## DATA
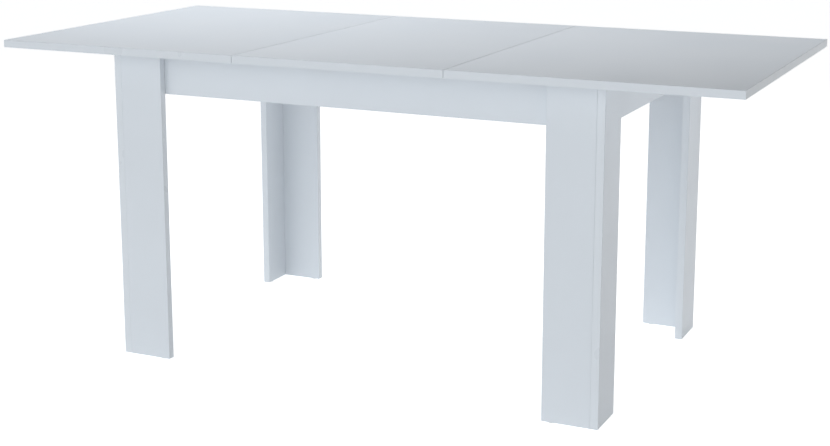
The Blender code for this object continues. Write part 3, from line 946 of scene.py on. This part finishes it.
# %% [markdown]
# ### From points to a plain mesh
# A modifier's inputs are set by the identifiers of the tree's sockets, before the object is
# evaluated for the first time. The evaluated result is turned into a plain mesh, one for each
# body, and the points and their modifier are thrown away.

# %% Run a tree on a list of places
def grow_on(name, tree, places, body, slot="zinc_steel", **sizes):
    """Runs the tree on (place, aim) pairs, and gives the plain result to a body."""
    cloud = bpy.data.meshes.new(name)
    cloud.from_pydata([tuple(place) for place, _ in places], [], [])
    aims = cloud.attributes.new("aim", "FLOAT_VECTOR", "POINT")
    aims.data.foreach_set("vector", [c for _, aim in places for c in aim])
    holder = bpy.data.objects.new(f"{name}_points", cloud)
    bpy.context.scene.collection.objects.link(holder)
    modifier = holder.modifiers.new(name, "NODES")
    modifier.node_group = tree
    sockets = {s.name: s.identifier for s in tree.interface.items_tree if s.in_out == "INPUT"}
    modifier[sockets["Metal"]] = pressed_zinc
    for label, value in sizes.items():
        modifier[sockets[label.replace("_", " ")]] = value
    grown = plain_mesh(holder)
    if "aim" in grown.attributes:
        grown.attributes.remove(grown.attributes["aim"])
    bpy.data.objects.remove(holder)
    piece = bpy.data.objects.new(name, grown)
    bpy.context.scene.collection.objects.link(piece)
    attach(piece, body)
    print(name, len(grown.polygons), "faces")
    return piece


# %% [markdown]
# ### Where the screws go
# The slide rails are screwed up into the halves through their flanges, on one side of the stem
# and the other by turns. Each latch plate has four screws, almost flush, because the lever swings
# half a millimetre under them.

# %% Screws under each half
RAIL_SCREWS = 6
RAIL_SCREW_END = 0.030  # from the end of the rail to its first screw
RAIL_SCREW_OFFSET = 0.0095  # from the middle of the rail, on its flange
RAIL_FLANGE = 0.0022
PLATE_THICK = 0.0015
PLATE_SCREW_X, PLATE_SCREW_Y = 0.0120, 0.0075
PLATE_SCREW = {"Head_Radius": 0.0026, "Head_Height": 0.00035, "Cross_Width": 0.0007}
DOWN, UP = Vector((0, 0, -1)), Vector((0, 0, 1))

for side in SIDES:
    rail_places, plate_places = [], []
    for end in ENDS:
        low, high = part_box(f"slide_rail_{end}_{side}")
        for k in range(RAIL_SCREWS):
            x = low.x + RAIL_SCREW_END
            x += (high.x - low.x - 2 * RAIL_SCREW_END) * k / (RAIL_SCREWS - 1)
            y = (low.y + high.y) / 2 + RAIL_SCREW_OFFSET * (-1) ** k
            rail_places.append((Vector((x, y, high.z - RAIL_FLANGE)), DOWN))
        low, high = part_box(f"latch_plate_{end}_{side}")
        for x in (-PLATE_SCREW_X, PLATE_SCREW_X):
            for y in (-PLATE_SCREW_Y, PLATE_SCREW_Y):
                place = (low + high) / 2 + Vector((x, y, 0))
                place.z = high.z - PLATE_THICK
                plate_places.append((place, DOWN))
    body = BODY_OF[f"top_{side}"]
    grow_on(f"rail_screws_{side}", screw_tree, rail_places, body)
    grow_on(f"plate_screws_{side}", screw_tree, plate_places, body, **PLATE_SCREW)

# %% [markdown]
# ## The frame's fittings
# The cross rails are held to the long aprons by bent steel brackets, in the corners that face the
# middle of the table. A bracket is a strip bent to a right angle, with a rounded bend. It is drawn
# once in profile and extruded.

# %% Angle brackets
BRACKET_LEG = 0.030
BRACKET_THICK = 0.0015
BRACKET_TALL = 0.018
INNER_BEND = 0.0009
OUTER_BEND = INNER_BEND + BRACKET_THICK
BEND_STEPS = 4
# two in each leg of a bracket: (distance from the corner, height from its middle)
BRACKET_SCREWS = [(0.012, -0.004), (0.024, 0.004)]


def bracket_outline():
    """The bracket's section, with its two legs along +X and +Y from the corner."""
    points = [(BRACKET_LEG, 0.0), (BRACKET_LEG, BRACKET_THICK)]
    for k in range(BEND_STEPS + 1):
        angle = -math.pi / 2 - k * math.pi / 2 / BEND_STEPS
        x, y = math.cos(angle), math.sin(angle)
        points.append((OUTER_BEND + INNER_BEND * x, OUTER_BEND + INNER_BEND * y))
    points += [(BRACKET_THICK, BRACKET_LEG), (0.0, BRACKET_LEG)]
    for k in range(BEND_STEPS + 1):
        angle = math.pi + k * math.pi / 2 / BEND_STEPS
        x, y = math.cos(angle), math.sin(angle)
        points.append((OUTER_BEND * (1 + x), OUTER_BEND * (1 + y)))
    return points


def bracket_into(shell, corner, way_x, way_y):
    """Adds a bracket in the corner at that place, with its legs going way_x and way_y."""
    lower, upper = [], []
    for x, y in bracket_outline():
        place = Vector((corner.x + way_x * x, corner.y + way_y * y, corner.z - BRACKET_TALL / 2))
        lower.append(shell.verts.new(place))
        upper.append(shell.verts.new(place + Vector((0, 0, BRACKET_TALL))))
    shell.faces.new(lower)
    shell.faces.new(list(reversed(upper)))
    for k in range(len(lower)):
        n = (k + 1) % len(lower)
        shell.faces.new((lower[k], upper[k], upper[n], lower[n]))


bracket_shell = bmesh.new()
frame_places = []
for side, sx in SIDES.items():
    rail_low, rail_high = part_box(f"cross_rail_{side}")
    face_x = rail_low.x if sx > 0 else rail_high.x
    level = (rail_low.z + rail_high.z) / 2
    for end, sy in ENDS.items():
        apron_low, apron_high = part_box(f"apron_{end}")
        face_y = apron_low.y if sy > 0 else apron_high.y
        corner = Vector((face_x - sx * FIT, face_y - sy * FIT, level))
        bracket_into(bracket_shell, corner, -sx, -sy)
        for along, lift in BRACKET_SCREWS:
            on_apron = corner + Vector((-sx * along, -sy * BRACKET_THICK, lift))
            on_rail = corner + Vector((-sx * BRACKET_THICK, -sy * along, lift))
            frame_places.append((on_apron, Vector((0, -sy, 0))))
            frame_places.append((on_rail, Vector((-sx, 0, 0))))
bmesh.ops.recalc_face_normals(bracket_shell, faces=bracket_shell.faces)
brackets = object_of("angle_brackets", bracket_shell, [pressed_zinc])
for face in brackets.data.polygons:
    face.use_smooth = True
brackets.data.set_sharp_from_angle(angle=SHARP)
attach(brackets, "frame")
print("4 brackets,", len(brackets.data.polygons), "faces")

# %% [markdown]
# Each corner block is screwed to both aprons, above and below its bolt. The channels are screwed
# down to the cross rails through their floors, with flat heads that the rails can pass over.

# %% Screws of the frame
BLOCK_SCREW_LEVELS = (0.014, 0.070)  # below the top of the frame
BLOCK_SCREW_SHIFT = 0.010
BLOCK_SCREW_STAGGER = 0.004  # the screws in one face are lower, to pass those in the other
BLOCK_SCREW = {"Head_Radius": 0.0040, "Head_Height": 0.0012}
CHANNEL_WALL = 0.002
CHANNEL_SCREW = {"Head_Radius": 0.0035, "Head_Height": 0.0002}

block_places = []
for end, side in CORNERS:
    sx, sy = SIDES[side], ENDS[end]
    low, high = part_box(f"corner_block_{end}_{side}")
    centre = (low + high) / 2
    inner_x = low.x if sx > 0 else high.x
    inner_y = low.y if sy > 0 else high.y
    for k, drop in enumerate(BLOCK_SCREW_LEVELS):
        shift = BLOCK_SCREW_SHIFT * (-1) ** k
        on_y = Vector((centre.x + shift, inner_y, frame_top - drop))
        on_x = Vector((inner_x, centre.y + shift, frame_top - drop + BLOCK_SCREW_STAGGER))
        block_places.append((on_y, Vector((0, -sy, 0))))
        block_places.append((on_x, Vector((-sx, 0, 0))))
channel_places = []
for side in SIDES:
    for end in ENDS:
        place = middle(f"cross_rail_{side}")
        channel_low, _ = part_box(f"channel_{end}")
        place.y = middle(f"channel_{end}").y
        place.z = channel_low.z + CHANNEL_WALL
        channel_places.append((place, UP))
grow_on("frame_screws", screw_tree, frame_places, "frame")
grow_on("block_screws", screw_tree, block_places, "frame", **BLOCK_SCREW)
grow_on("channel_screws", screw_tree, channel_places, "frame", **CHANNEL_SCREW)

# %% [markdown]
# ## Leg bolts
# The bolts that hold the legs have wide flat heads with a hexagonal socket, for the bent key that
# comes with such a table. A second tree makes them: a head, a shank and a six-sided hole.

# %% The bolt tree and the bolts
HEAD_HEIGHT = 0.0025
BOLT_CROWN = 0.82  # the top of a bolt's head, of its radius
KEY_DEPTH = 1.4  # the cutter of the socket, of the head's height


def make_bolt_tree():
    sizes = [
        ("Head Radius", 0.0075),
        ("Head Height", HEAD_HEIGHT),
        ("Shank Radius", BOLT_RADIUS),
        ("Shank Length", 0.07),
        ("Key Radius", 0.0023),
    ]
    tree, given, out = new_tree("socket head bolts", sizes)
    radius, height, shank_radius, length, key_radius = [given.outputs[name] for name, _ in sizes]
    crown = math_node(tree, "MULTIPLY", radius, BOLT_CROWN)
    cone = {"Vertices": 32, "Side Segments": 3, "Depth": height}
    cone |= {"Radius Top": crown, "Radius Bottom": radius}
    head = add(tree, "GeometryNodeMeshCone", cone).outputs[0]
    depth = math_node(tree, "MULTIPLY", height, KEY_DEPTH)
    key = {"Vertices": 6, "Radius": key_radius, "Depth": depth}
    key = moved(tree, add(tree, "GeometryNodeMeshCylinder", key).outputs[0], height)
    cut = add(tree, "GeometryNodeMeshBoolean", {"Mesh 1": head}, operation="DIFFERENCE")
    tree.links.new(key, cut.inputs["Mesh 2"])
    rod = {"Vertices": 20, "Radius": shank_radius, "Depth": length}
    rod = add(tree, "GeometryNodeMeshCylinder", rod).outputs[0]
    shank = moved(tree, rod, math_node(tree, "MULTIPLY", length, -0.5))
    whole = add(tree, "GeometryNodeMeshBoolean", operation="UNION")
    for part in (cut.outputs[0], shank):
        tree.links.new(part, whole.inputs["Mesh 2"])
    place_on_points(tree, given, out, whole.outputs[0])
    return tree


bolt_tree = make_bolt_tree()
for board, axis in (("face", 1), ("side", 0)):
    bolt_places, bolt_nodes = [], []
    for end, side in CORNERS:
        node = f"leg_bolt_{board}_{end}_{side}"
        low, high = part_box(node)
        outward = ENDS[end] if axis == 1 else SIDES[side]
        aim = Vector([-outward * float(k == axis) for k in range(3)])
        place = (low + high) / 2
        place[axis] = (low[axis] if outward > 0 else high[axis]) + outward * HEAD_HEIGHT
        bolt_places.append((place, aim))
        bolt_nodes.append(node)
    length = high[axis] - low[axis] - HEAD_HEIGHT
    bolts = grow_on(f"leg_bolts_{board}", bolt_tree, bolt_places, "frame", Shank_Length=length)
    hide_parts(*bolt_nodes)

## OBJECTIVE
Write out the listing's lines exactly, from its first line through the line that contains "# body, and", and stop there.

## OUTPUT OF THE TASK
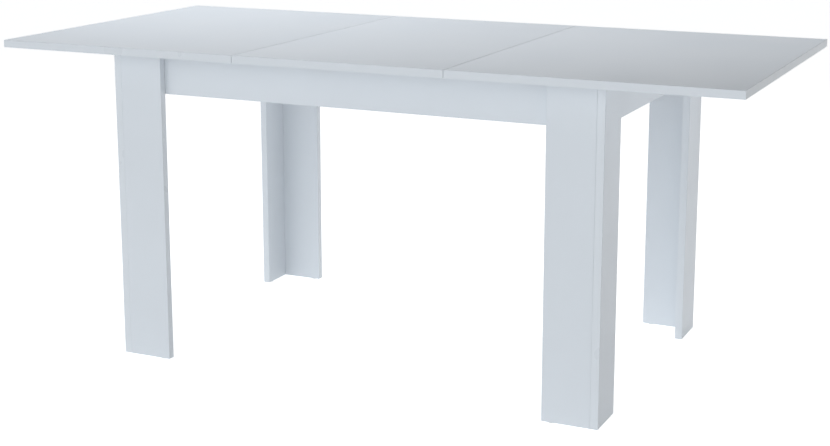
The Blender code for this object continues. Write part 3, from line 946 of scene.py on. This part finishes it.
# %% [markdown]
# ### From points to a plain mesh
# A modifier's inputs are set by the identifiers of the tree's sockets, before the object is
# evaluated for the first time. The evaluated result is turned into a plain mesh, one for each
# body, and the points and their modifier are thrown away.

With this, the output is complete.